For every point above 3.0 percent unemployment, the nation’s GDP decreases by 2%. And, it also works in reverse – each percentage point under 3.0 results in an additional 2 percent in GDP growth. For example, if the U.S. unemployment rate is 9.0 percent, 6.0 percent over the 3.0 average, GDP is reduced by 12 percent.
Many suggest that this historic relationship between unemployment and the “GDP gap” no longer exists – at least to the degree that Professor Okun suggested. The economy grew at a greater rate in late 2009, despite an even higher unemployment rate. The new concept is the “jobless recovery,” made possible by technology and greatly improved productivity.
Are we in a "new economy," one where the relationship between employment and output has changed?

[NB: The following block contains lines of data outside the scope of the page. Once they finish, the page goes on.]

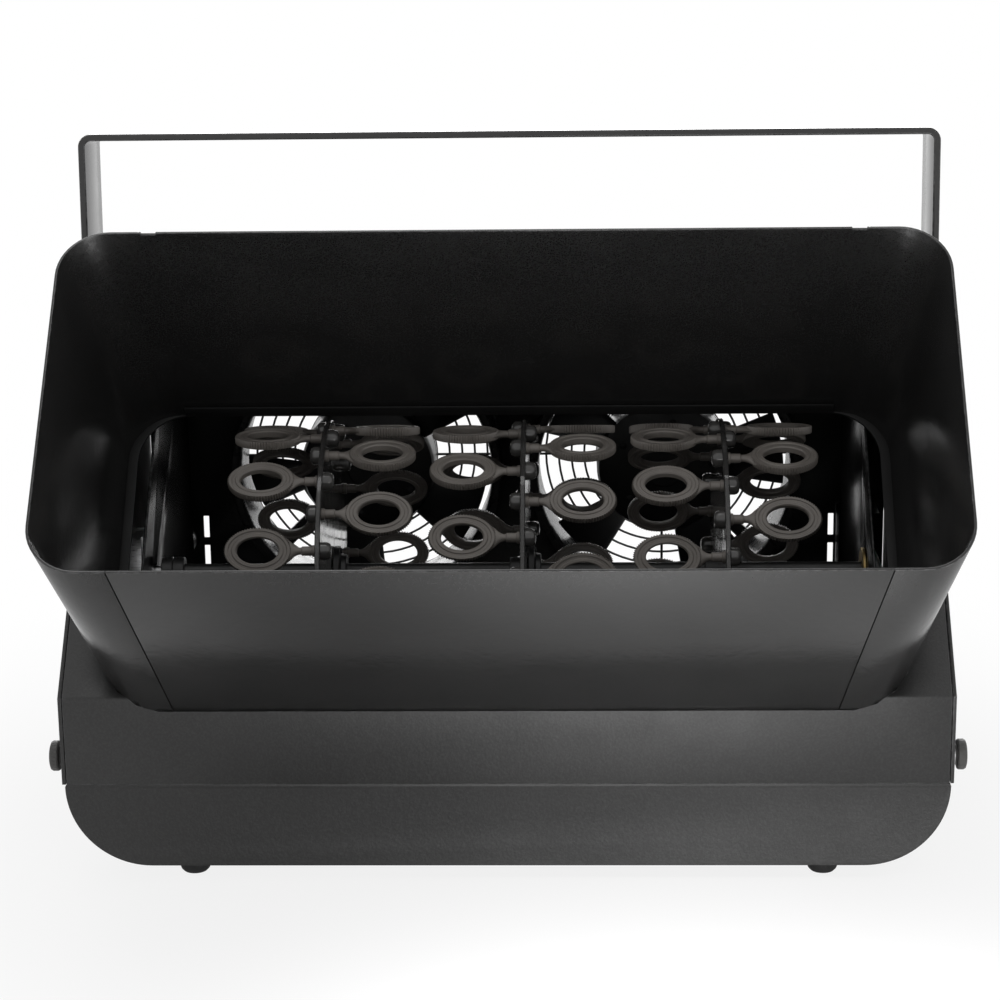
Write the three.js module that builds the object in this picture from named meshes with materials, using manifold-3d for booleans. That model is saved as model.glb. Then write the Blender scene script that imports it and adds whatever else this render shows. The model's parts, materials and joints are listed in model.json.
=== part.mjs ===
// A bubble machine in folded sheet steel: a base pan with a fluid tank, a sloping cover with a
// flared hood, three wand wheels on one shaft, two axial fans behind them and a tilting yoke.
// Lengths are in millimetres. X runs to the right, Y to the back and Z up.
// The machine is drawn from its front face (Y = 0) and the floor (Z = 0), then moved so that
// the origin is at the bottom centre of its box.

import * as THREE from 'three';
import { mergeVertices } from 'three/addons/utils/BufferGeometryUtils.js';
import Module from 'manifold-3d';

const wasm = await Module();
wasm.setup();

// Clearances that pieces keep to each other
const seat = 0.3;          // between a piece and what it rests on or in
const runningGap = 0.3;    // between a turning piece and its bearing
const overrun = 4;         // how far a cutting body runs past what it cuts
const farOverrun = 10;

// Housing
const bodyDepth = 330;
const sheet = 1.5;
const sidePlate = 2;
const bendRadius = 3;
const footHeight = 10;
const panHeight = 46.5;
const panInset = 1.5;      // the pan's side stands back from the side panel's outer face
const panCornerRadius = 46;
const seamGap = 1;
const frontRise = 49.5;    // front face of the cover, from the seam to the bend
const slopeDegrees = 45;
const slopeRest = 32.9;    // what is left of the slope above and below the throat

// Rubber feet
const footRadius = 9;
const footTread = 6;
const footInsetX = 66.5;   // from a side panel to a foot's middle
const footInsetY = 18;

// Hood, measured on the inside. The throat lies on the slope, the mouth hoodDepth above it.
const hoodSheet = 1.5;
const hoodDepth = 130;
const hoodRoot = 8;        // how far the hood reaches below the slope
const throatMargin = 23;    // from the throat to a side panel
const throatLength = 186.3;
const throatDrop = 2.9;    // the throat starts this far below the bend
const throatCorner = 29;
const mouthWidth = 475.4;
const mouthLength = 206.1;
const mouthRise = 8.5;     // the mouth starts this far above the bend
const mouthCorner = 26;
const throatCheek = 37.5;  // from the throat's side to the seam beside each cheek
const mouthCheek = 41.2;
const seamWidth = 0.3;

// Throat frame, an angle ring that the hood's root stands on
const frameFlangeSide = 6;
const frameFlangeEnd = 0.8;
const frameSheet = 1.6;
const frameLowerBar = 7;

// Inner walls beside the wheels
const wallInset = 13.5;    // from the throat's side to a wall's inner face
const wallFront = 3;
const wallBack = 258;
const wallFloorGap = 1.8;  // keeps the walls off the pan's round corners
const wallDrop = 10.8;     // below the slope

// Fluid tank
const tankSideGap = 12;
const tankFront = 6;
const tankBack = 262;
const tankHeight = 68;

// Wand wheels
const shaftY = 110;
const shaftZ = 146.5;
const shaftRadius = 4;
const discRadius = 86.5;
const discThickness = 3;
const wheelOffset = 9.5;     // the middle disc stands right of the machine's middle
const wheelGap = 8.2;     // between the wands of two wheels
const wandWallGap = 31.05; // from the outermost wands to a wall
const wheelDegrees = [-9, -14, -6];
const wandsPerSide = 12;
const wandCircle = 80.5;     // radius of the circle of ring centres
const wandReach = 33;      // from the disc to a ring's centre
const wandLength = 37.5;
const wandWidth = 26;
const wandHoleLength = 24;
const wandHoleWidth = 14;
const wandThickness = 4.5;
const wandStemRadius = 2.2;
const wandSteps = 8;
const carrierBand = 6;
const carrierThickness = 1.2;
const hubRadius = 14;
const hubLength = 18;

// Shaft bush
const bushRadius = 8;
const bushFlangeRadius = 12;
const bushFlange = 2;

// Gear motor and its bracket
const motorRadius = 25;
const motorLength = 21;
const motorShaftRadius = 3;
const motorShaftLength = 14;
const couplerRadius = 8;
const couplerLength = 13;
const bracketWidth = 56;
const bracketPlate = 1.5;
const bracketHole = 5;

// Fans
const fanGap = 18;         // between the two fans
const fanZ = 160;
const fanRadius = 86;
const fanDepth = 51;
const fanRim = 6;
const fanHubRadius = 43;
const fanHubLength = 30;
const fanTipGap = 3;
const fanBladeWidth = 42;
const fanBladeThickness = 2.2;
const fanBladePitch = 38;
const fanBlades = 5;
const fanBladeDegrees = [-44, -7];
const fanBasePlate = 5;
const fanBaseGap = 2;
const fanStrutWidth = 8;
const fanStrutRoot = 2;     // how far a strut runs into the ring
const fanStruts = 4;
const fanAxleRadius = 3;
const fanAxleLength = 5;
const fanHoleMargin = 1;

// Fan guards
const guardWire = 0.9;
const guardLap = 4;        // how far the guard laps over the bore
const guardRings = 3;
const guardInnerRadius = 50;
const guardSpokes = 4;

// Yoke, a bent flat bar, and its knobs
const yokeBarWidth = 50;
const yokeBarThickness = 4;
const yokeBend = 7.5;
const yokeGap = 3;         // between side panel and leg
const yokeHeight = 238.5;  // from the pivot to the top face
const yokeLean = 4.4;
const yokeHoleRadius = 5;
const yokeHoleSpacing = 178;
const pivotY = 186.7;
const pivotZ = 150;
const studRadius = 4;
const studHole = 4.5;
const weldNutRadius = 9;
const weldNutLength = 6;
const knobRadius = 18;
const knobLength = 14;
const washerRadius = 15;

// Thumbscrews that hold the cover to the pan
const thumbY = 12;
const thumbZ = 70;
const thumbRadius = 8.4;
const thumbLength = 6;
const thumbStud = 2.5;
const thumbHole = 2.9;
const thumbStudLength = 16;
const thumbWasherRadius = 6.5;
const thumbWasher = 1;
const tabWidth = 22;
const tabTop = 80;
const tabBottom = 40;

// Controls on the rear panel
const controlInset = 18.5; // from a side panel to the middle of its controls
const inletZ = 104;
const inletWidth = 28;
const inletHeight = 48;
const inletFlange = 3;
const inletBodyWidth = 26;
const inletBodyHeight = 44;
const inletBodyDepth = 26;
const inletWellWidth = 22;
const inletWellHeight = 16;
const inletWellDepth = 16;
const inletWellRise = 10;
const inletPinWidth = 2;
const inletPinHeight = 4;
const inletPinLength = 12;
const inletPinSpacing = 7;
const inletPinRise = 2;
const fuseWidth = 20;
const fuseHeight = 10;
const fuseDepth = 18;
const fuseDrop = 13;
const fuseFace = 1.5;
const switchZ = 168;
const switchWidth = 22;
const switchHeight = 30;
const switchFlange = 2;
const switchBodyWidth = 19;
const switchBodyHeight = 27;
const switchBodyDepth = 18;
const rockerWidth = 14;
const rockerHeight = 20;
const rockerDepth = 5;
const rockerStand = 2.5;
const rockerGap = 0.6;
const rockerDip = 4;
const rockerTilt = 8;
const rockerPivotDepth = 3.3;
const remoteZ = 104;
const remoteRadius = 12;
const remoteFlange = 2.5;
const remoteBodyRadius = 10;
const remoteBodyDepth = 22;
const remoteWellRadius = 7;
const remoteWellDepth = 14;

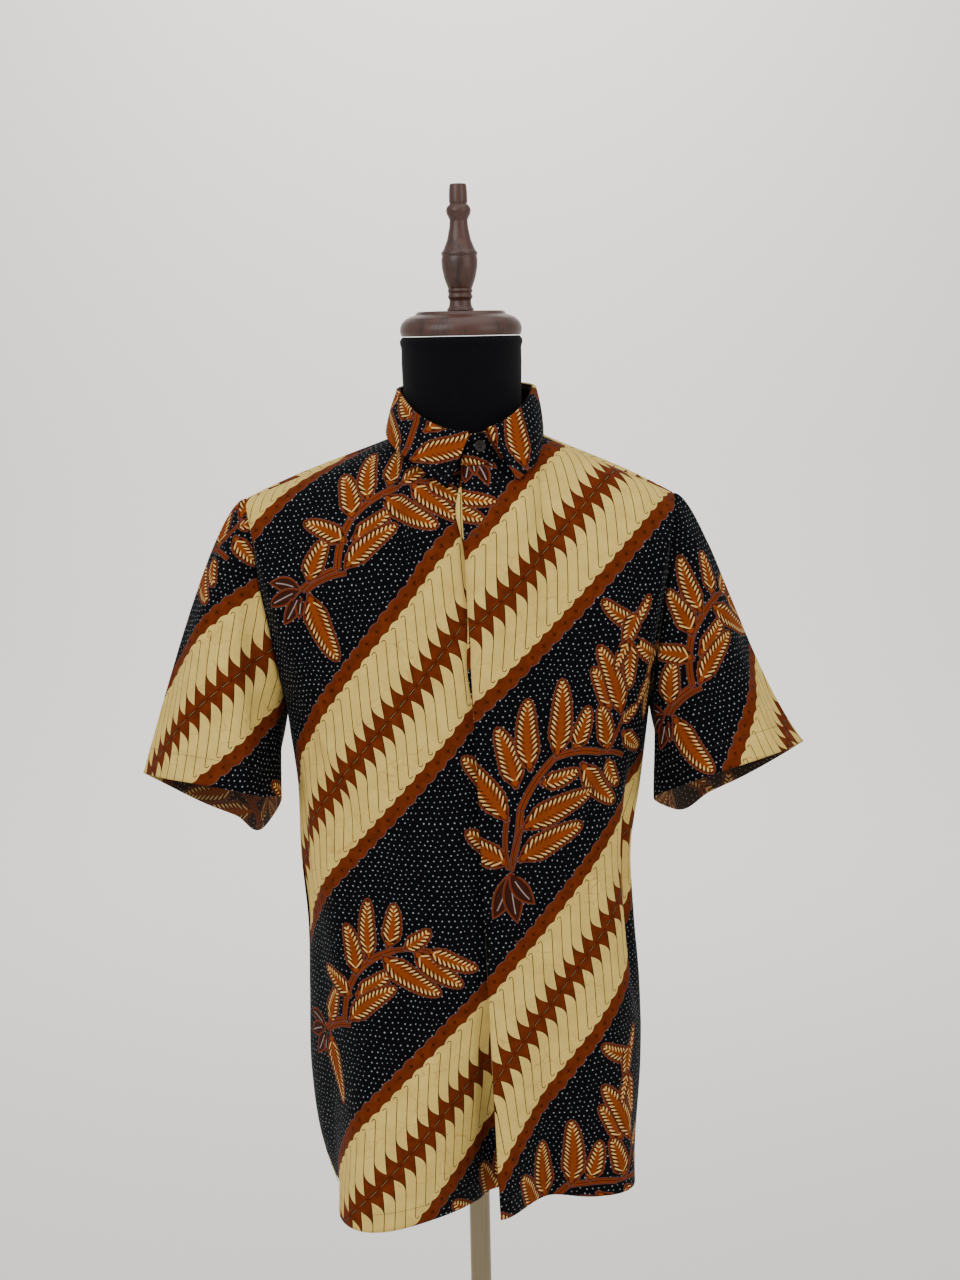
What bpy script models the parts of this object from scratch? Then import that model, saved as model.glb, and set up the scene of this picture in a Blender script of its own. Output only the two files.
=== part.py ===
"""Short-sleeve shirt on a limbless dress form with a turned wooden neck cap, on a pole with a round base.

Metres, +Z up, the shirt's front towards -Y, the origin under the middle of the base. Every cloth piece
is a loft through sections worked out from the garment's sizes. Heights on the garment are given as a
drop: the distance below the underside of the wooden neck cap.
"""

import math
from collections import namedtuple

import bmesh
import bpy
import numpy as np
from mathutils import Vector

# Driving sizes
CAP_HEIGHT = 1.500  # underside of the neck cap above the floor
CLOTH = 0.0012  # wall of one layer of shirting
SEAM = 0.0005  # gap left between two pieces at a seam
HEM_DROP = 0.836
CHEST_DROP = 0.370  # the panels spread to neck, shoulder and armhole above this
ROUNDNESS = 2.4  # exponent of the body's sections: 2 is an ellipse

# Body of the shirt: half width to each side, depth to the front and to the back
Section = namedtuple("Section", "drop left right front back seam_left seam_right")
BODY = (
    Section(0.370, 0.1755, 0.1745, 0.119, 0.120, 0.000, 0.000),
    Section(0.430, 0.1700, 0.1670, 0.119, 0.121, -0.003, 0.002),
    Section(0.500, 0.1690, 0.1575, 0.117, 0.119, -0.008, 0.004),
    Section(0.570, 0.1640, 0.1600, 0.114, 0.116, -0.012, 0.007),
    Section(0.640, 0.1650, 0.1650, 0.112, 0.113, -0.017, 0.010),
    Section(0.720, 0.1660, 0.1650, 0.110, 0.111, -0.022, 0.014),
    Section(0.800, 0.1560, 0.1590, 0.107, 0.108, -0.028, 0.018),
    Section(HEM_DROP, 0.1450, 0.1570, 0.104, 0.106, -0.032, 0.020),
)

# Neckline, seen from above an oval round the form's neck: 0 degrees is the front, 90 the shirt's right
# side as seen, and the drop eases from one of these to the next
NECK_CENTRE_X = 0.004
NECK_HALF_WIDTH = 0.0685
NECK_FRONT = 0.082
NECK_BACK = 0.066
NECK_DROP_FRONT = 0.118
NECK_DROP_SIDE = 0.093
NECK_DROP_BACK = 0.084
SEAM_ANGLE = 84.0  # the shoulder seam meets the neckline a little in front of the ridge

# Armhole: half a loop in front and half behind, from the underarm up to the shoulder tip
Arm = namedtuple("Arm", "way out front back drop")
ARMHOLE = (
    Arm(0.00, 0.0000, 0.000, 0.000, 1.00),
    Arm(0.22, 0.0020, 0.042, 0.046, 0.80),
    Arm(0.45, 0.0090, 0.056, 0.062, 0.56),
    Arm(0.70, 0.0190, 0.048, 0.054, 0.30),
    Arm(0.88, 0.0250, 0.026, 0.028, 0.09),
    Arm(1.00, 0.0290, 0.004, -0.004, 0.00),
)
UNDERARM_DROP = 0.360
Side = namedtuple("Side", "sign underarm tip tip_drop")
LEFT = Side(-1, 0.1770, 0.2085, 0.150)
RIGHT = Side(1, 0.1760, 0.2005, 0.153)

# Front opening: the edge of the upper layer leans from the neck to the hem; the lower layer passes under
EDGE_TOP_X = -0.002
EDGE_HEM_X = 0.020
OVERLAP = 0.028
UNDER = 0.0054  # how far the lower layer is set in, with the strip between
STRIP_UNDER = 0.0020
STRIP_BACK = 0.022
STRIP_WALL = 0.0010
STRIP_SHORT = 0.030  # the strip ends this far above the hem
SET_IN_FROM = 0.022  # the lower layer is back in its own plane this far beyond the opening's edge
SET_IN_OVER = 0.020
Peek = namedtuple("Peek", "out drop length")  # where the strip's edge shows beyond the opening's
PEEKS = (Peek(0.0062, 0.158, 0.022), Peek(0.0035, 0.300, 0.030))

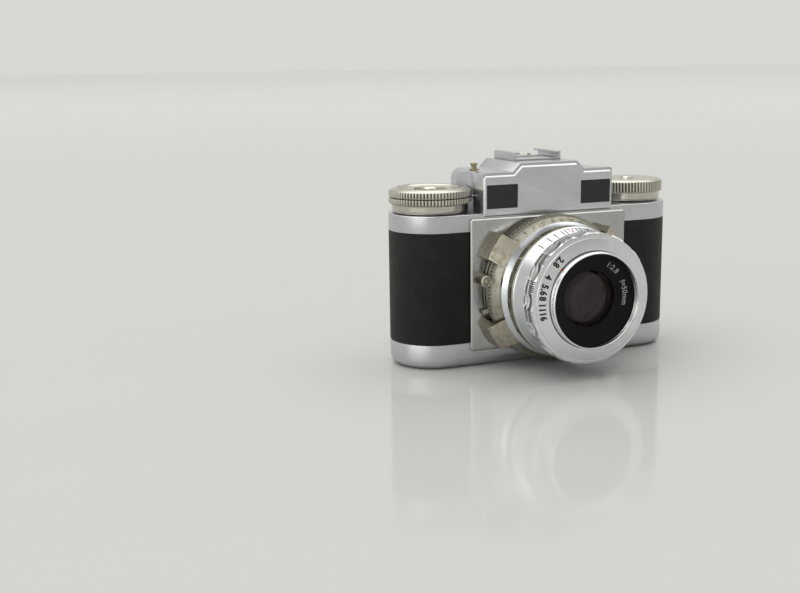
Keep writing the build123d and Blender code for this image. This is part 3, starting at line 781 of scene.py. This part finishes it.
index = Marks()
CORNERS = ((-1.0, 1.25), (1.0, 1.25), (0, -1.25))
HALF_STROKE = 0.15
for k in range(3):
    a, b = Vector(CORNERS[k]), Vector(CORNERS[(k + 1) % 3])
    along = (b - a).normalized() * HALF_STROKE
    wide = Vector((-along.y, along.x))
    ends = (a - along + wide, a - along - wide, b + along - wide, b + along + wide)
    outline = [tuple(end) for end in ends]
    index.on_cylinder(outline, [(0, 1, 2, 3)], math.radians(94.5), 19.5, scale_radius, flip=True)
index.make("focus_index", "red_ink", "body")

distances = Marks()
for k, text in enumerate(("1", "1.2", "1.5", "2", "2.5", "3", "4", "5", "7", "10", "20")):
    distances.on_cylinder(*numerals(text, 1.35), math.radians(230 - 14.5 * k), 23.4, focus_radius)
distances.make("distance_figures", "ink", "focus")

speeds = Marks()
for k, text in enumerate(("B", "1", "2", "5", "10", "25", "50", "100", "200", "500")):
    speeds.on_cone(*numerals(text, 1.5), math.radians(150 - 9 * k), 26.4, speed_height)
speeds.make("speed_figures", "ink", "speed")

ring_marks = Marks()
for text, turn in (("1:2.8", 52), ("f=50mm", 6)):
    ring_marks.on_cone(*numerals(text, 2.7, 0.04), math.radians(turn), 14.1, name_ring_height, inward=False)
ring_marks.make("lens_figures", "white_ink", "barrel")

dot = Marks()
DOT_RADIUS = 0.42
circle = [math.radians(turn) for turn in range(0, 360, 20)]
outline = [(DOT_RADIUS * math.cos(turn), DOT_RADIUS * math.sin(turn)) for turn in circle]
dot.on_cylinder(outline, [tuple(range(len(outline)))], math.radians(137), 33.6, lambda d: RIM_RADIUS)
dot.make("aperture_dot", "red_ink", "barrel")

counter = Marks()
DIAL_TOP = 68.8
for k in range(36):
    outline, faces = bar(0.16, 0.9) if k % 6 else numerals(str(k), 1.5)
    counter.on_cone(outline, faces, math.radians(10 * k), 12.05, lambda r: DIAL_TOP)
counter.make("counter_figures", "ink", "counter", upright(WIND_X))


# ---- the stage ----------------------------------------------------------------------------------
scene.view_settings.view_transform = "Standard"
make_floor()
make_studio()
soft_sun("key", -60, 62, 0.3, 60)
place_camera()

Keep an eye on the employment and GDP data for the rest of the year.
The U.S. Central Intelligence Agency (CIA) “World Factbook” ranks the nations of the by various economic measures, including gross domestic product. The largest fifteen nations by GDP are listed below (rankings as of 2011).
Rank Country GDP (millions of US dollars)
1 European Union $15,390
2 United States $15,040*
3 China $11,300
4 India $4,463
5 Japan $4,389
6 Germany $3,085
7 Russia $2,373
8 Brazil $2,284
9 United Kingdom $2,250
10 France $2,214
11 Italy $1,826
12 Mexico $1,651
13 South Korea $1,559
14 Spain $1,411
15 Canada $1,389
* This figure differs from the GDP data in the lesson. The CIA uses different methodology to determine GDP. All figures are equated to U.S. dollars for comparison purposes.
In terms of total size of GDP, the U.S. ranks second, just behind the European Union nations’ total. (Estimates are for year 2011). See the CIA "Guide to Country Comparisons " webpage.
Take a look at the economic data for the world’s nations available from the CIA World Factbook. What does the data tell you about the various nations?
Choose one nation. Summarize what you perceive is that nation’s “standard of living,” according to its per capita GDP and other measures of social welfare.